---- Supplied data

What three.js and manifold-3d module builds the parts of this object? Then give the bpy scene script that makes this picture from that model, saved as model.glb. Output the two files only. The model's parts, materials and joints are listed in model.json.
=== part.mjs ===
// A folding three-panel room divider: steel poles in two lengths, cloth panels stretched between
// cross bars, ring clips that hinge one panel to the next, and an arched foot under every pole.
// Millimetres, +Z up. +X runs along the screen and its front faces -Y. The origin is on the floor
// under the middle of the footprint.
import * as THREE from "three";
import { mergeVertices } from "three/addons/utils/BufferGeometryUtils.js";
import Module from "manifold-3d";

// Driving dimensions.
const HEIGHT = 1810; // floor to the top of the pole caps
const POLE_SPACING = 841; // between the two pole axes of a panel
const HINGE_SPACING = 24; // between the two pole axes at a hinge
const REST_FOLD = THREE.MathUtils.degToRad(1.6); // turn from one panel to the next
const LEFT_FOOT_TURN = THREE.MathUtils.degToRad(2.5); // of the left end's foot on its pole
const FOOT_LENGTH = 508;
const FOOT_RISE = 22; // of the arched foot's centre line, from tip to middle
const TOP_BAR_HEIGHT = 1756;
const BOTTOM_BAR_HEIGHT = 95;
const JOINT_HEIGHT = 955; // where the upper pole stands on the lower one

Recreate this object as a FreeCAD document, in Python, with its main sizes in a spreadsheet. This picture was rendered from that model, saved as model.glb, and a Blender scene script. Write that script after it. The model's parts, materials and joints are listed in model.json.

--------

• What to work on
Reproduce all the records precisely.

• Written solution
What three.js and manifold-3d module builds the parts of this object? Then give the bpy scene script that makes this picture from that model, saved as model.glb. Output the two files only. The model's parts, materials and joints are listed in model.json.
=== part.mjs ===
// A folding three-panel room divider: steel poles in two lengths, cloth panels stretched between
// cross bars, ring clips that hinge one panel to the next, and an arched foot under every pole.
// Millimetres, +Z up. +X runs along the screen and its front faces -Y. The origin is on the floor
// under the middle of the footprint.
import * as THREE from "three";
import { mergeVertices } from "three/addons/utils/BufferGeometryUtils.js";
import Module from "manifold-3d";

// Driving dimensions.
const HEIGHT = 1810; // floor to the top of the pole caps
const POLE_SPACING = 841; // between the two pole axes of a panel
const HINGE_SPACING = 24; // between the two pole axes at a hinge
const REST_FOLD = THREE.MathUtils.degToRad(1.6); // turn from one panel to the next
const LEFT_FOOT_TURN = THREE.MathUtils.degToRad(2.5); // of the left end's foot on its pole
const FOOT_LENGTH = 508;
const FOOT_RISE = 22; // of the arched foot's centre line, from tip to middle
const TOP_BAR_HEIGHT = 1756;
const BOTTOM_BAR_HEIGHT = 95;
const JOINT_HEIGHT = 955; // where the upper pole stands on the lower one

Recreate this object as a FreeCAD document, in Python, with its main sizes in a spreadsheet. This picture was rendered from that model, saved as model.glb, and a Blender scene script. Write that script after it. The model's parts, materials and joints are listed in model.json.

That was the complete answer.